在清軍和吳三桂的雙麵夾擊之下,大順軍節節敗退。李自成為挽回局勢,曾意圖重新拉攏吳三桂,特地設宴款待吳襄,並讓吳襄寫信勸說吳三桂投降。但為時已晚,李自成遂將吳襄及其家中三十八口全部殺害,吳襄首級還被懸掛於城樓示眾,卻唯獨放過了陳圓圓。這點也令人百思不得其解。據傳言,自知身臨險境的陳圓圓為求自保曾警告李自成:“妾身若隨大王西行,隻怕吳將軍為了妾身而窮追不舍;不如將妾身留在京師,還可作為緩兵之計!”這才逃過一劫。
順治二年(1645年)二月,僅僅當了四十二天皇帝的李自成率大順軍敗逃,進入湖北、湖南一帶,自此下落不明,有的說出家了,有的說病死,有的說被殺,總之成了不解之謎。
背負殺父之仇、奪妻之恨的吳三桂並不知道陳圓圓留在京城,一路追殺李自成殘部至山西絳州,後得知部將在京城搜尋到陳圓圓,才停兵絳州,火速派人前去接陳夫人來絳州相會。陳圓圓來到絳州時,吳三桂命手下的人在大營前搭起了五彩樓牌,旌旗蕭鼓整整排列了三十裏地,吳三桂穿著整齊的戎裝親自騎馬出迎,其儀式之隆重決不亞於迎接聖駕降臨。

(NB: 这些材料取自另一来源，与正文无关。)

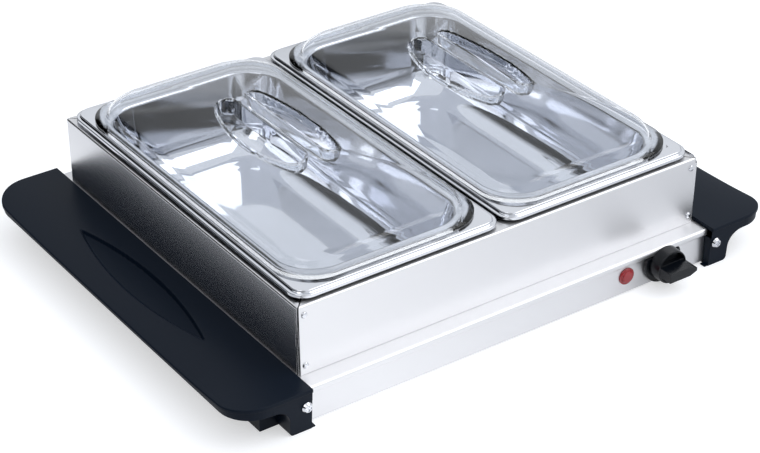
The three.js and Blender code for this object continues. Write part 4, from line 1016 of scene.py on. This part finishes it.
INNER_FINISHES = (
    (("heater_",), mica),
    (("insulation_",), fibre),
    (("thermostat_body", "lamp_body", "terminal_"), ceramic),
    (("lead_",), sleeving),
    (("cover_", "clamp_", "lamp_clip", "fuse_", "thermal_", "earth_", "thermostat_shaft"), zinc),
)
for prefixes, material in INNER_FINISHES:
    for name, node in frame["nodes"].items():
        if name.startswith(prefixes):
            node.data.materials.clear()
            node.data.materials.append(material)

# ---- floor, backdrop and light

FLOOR_SEEN = 0.52  # light added to the floor, to the camera and through the lids
FLOOR_BRIGHT, FLOOR_DIM = 0.56, 0.1  # and where metal mirrors it
DIM_LEFT, BRIGHT_LEFT, BRIGHT_RIGHT, DIM_RIGHT = -0.32, -0.18, -0.1, 0.24  # metres from the middle


def floor_lift(tree):
    """Light added to the floor. In metal it is brightest in front of the left end of the part."""
    path = add(tree, "ShaderNodeLightPath")
    place = add(tree, "ShaderNodeTexCoord")
    across = (add(tree, "ShaderNodeSeparateXYZ", None, {0: (place, "Object")}), 0)
    direct = combined(tree, "MAXIMUM", (path, "Is Camera Ray"), (path, "Is Transmission Ray"))
    plain = add(tree, "ShaderNodeMath", {"operation": "MULTIPLY", 1: FLOOR_SEEN}, {0: (direct, 0)})
    fall = ramp(tree, across, BRIGHT_RIGHT, DIM_RIGHT, FLOOR_BRIGHT, FLOOR_DIM)
    rise = ramp(tree, across, DIM_LEFT, BRIGHT_LEFT, 0.0, FLOOR_BRIGHT)
    lower = combined(tree, "MINIMUM", (fall, 0), (rise, 0))
    mirrored = combined(tree, "MULTIPLY", (path, "Is Glossy Ray"), (lower, 0))
    return combined(tree, "MAXIMUM", (plain, 0), (mirrored, 0))


def white_floor():
    bm = bmesh.new()
    bmesh.ops.create_grid(bm, x_segments=2, y_segments=2, size=6)
    mesh = bpy.data.meshes.new("studio_floor")
    bm.to_mesh(mesh)
    bm.free()
    floor = bpy.data.objects.new("studio_floor", mesh)
    bpy.context.scene.collection.objects.link(floor)
    material = bpy.data.materials.new("studio_paper_white")
    material.use_nodes = True
    tree = material.node_tree
    tree.nodes.clear()
    paper = add(tree, "ShaderNodeBsdfDiffuse", {"Color": linear("#d4d6da")})
    glow = add(
        tree, "ShaderNodeEmission", {"Color": linear("#ffffff")}, {"Strength": (floor_lift(tree), 0)},
    )
    both = add(tree, "ShaderNodeAddShader", None, {0: (paper, 0), 1: (glow, 0)})
    add(tree, "ShaderNodeOutputMaterial", None, {"Surface": (both, 0)})
    mesh.materials.append(material)


OPEN_SIDE = (-0.97, 0.22, 0)  # towards the studio's open, dark side


def white_world():
    """A white studio, dark low down on its open left side and lower still at its back."""
    world = bpy.data.worlds.new("studio")
    bpy.context.scene.world = world
    world.use_nodes = True
    tree = world.node_tree
    tree.nodes.clear()
    path = add(tree, "ShaderNodeLightPath")
    place = add(tree, "ShaderNodeTexCoord")
    parts = add(tree, "ShaderNodeSeparateXYZ", None, {0: (place, "Generated")})
    depth, height = (parts, 1), (parts, 2)  # of a direction: 1 is straight back, or straight up
    toward = add(
        tree, "ShaderNodeVectorMath", {"operation": "DOT_PRODUCT", 1: OPEN_SIDE},
        {0: (place, "Generated")},
    )
    left = ramp(tree, (toward, "Value"), 0.05, 0.3, 0.0, 1.0)
    below_left = ramp(tree, height, 0.55, 0.68, 1.0, 0.0)
    left_dark = combined(tree, "MULTIPLY", (left, 0), (below_left, 0))
    back = ramp(tree, depth, 0.1, 0.4, 0.0, 0.5)
    below_back = ramp(tree, height, 0.38, 0.47, 1.0, 0.0)
    back_dark = combined(tree, "MULTIPLY", (back, 0), (below_back, 0))
    dark = combined(tree, "MAXIMUM", (left_dark, 0), (back_dark, 0))
    studio = ramp(tree, (dark, 0), 0.0, 1.0, 1.0, 0.02)
    level = combined(tree, "MAXIMUM", (studio, 0), (path, "Is Camera Ray"))
    sky = add(tree, "ShaderNodeBackground", {"Color": linear("#f8fbff")}, {"Strength": (level, 0)})
    add(tree, "ShaderNodeOutputWorld", None, {"Surface": (sky, 0)})


def soft_box(name, place, aim_at, size, power):
    """A rectangular lamp: places and sizes in metres, power in watts."""
    lamp = bpy.data.lights.new(name, "AREA")
    lamp.shape = "RECTANGLE"
    lamp.size, lamp.size_y = size
    lamp.energy = power
    obj = bpy.data.objects.new(name, lamp)
    facing = (Vector(aim_at) - Vector(place)).to_track_quat("-Z", "Y").to_matrix().to_4x4()
    obj.matrix_world = Matrix.Translation(place) @ facing
    bpy.context.scene.collection.objects.link(obj)


white_floor()
white_world()
soft_box("key_soft_box", (1.4, -1.2, 2.2), (0, 0, 0.05), (2.4, 1.8), 24)
soft_box("fill_soft_box", (-1.8, -0.8, 1.6), (0, 0, 0.05), (1.2, 1.2), 7)

bpy.context.scene.view_settings.view_transform = "Standard"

這一場傾城之戀讓曆史記住了陳圓圓,自此紅顏禍水之論又多了一個佐證。其實她也不過是一弱女子,在政治變革的洪流中根本身不由己,從一開始為求自保到後來根本是被裹挾著前進。因此說陳圓圓改變了曆史是不夠確切的,她不過是一個助推者,讓曆史的進程加快而已。沒有陳圓圓,積弊日深的大明也是要亡的,快與慢罷了;沒有陳圓圓,吳三桂即使投靠李自成,但按照大順軍的做法,李自成也不一定能坐得穩江山,清軍入關也隻是時間問題。
古佛青燈度華年
順治八年,吳三桂遠征四川,先後攻克重慶、成都等重鎮。巴蜀之地漸漸安定。
順治十四年,吳三桂南征雲貴,攻打南明最後一個政權桂王永曆政權。
順治十六年攻下雲南後,清廷即受封其為“平西王”,委其開藩設府,鎮守雲南,總管軍民事務,“假以便宜,不複中製,用人,吏、兵二部不得掣肘;用財,戶部不得稽遲”。其長子吳應熊被招為皇太極的第十四女和碩公主的駙馬,稱“和碩額駙”,加少保兼太子太保,長留在北京。
順治十八年,吳三桂屯兵緬甸邊境,迫使緬甸王交出永曆帝。康熙元年(1662年),吳三桂命人勒死了囚於昆明篦子坡頭金蟬寺的永曆帝父子,並借此晉爵親王,兼轄貴州。自此,吳三桂正式雄霸大西南。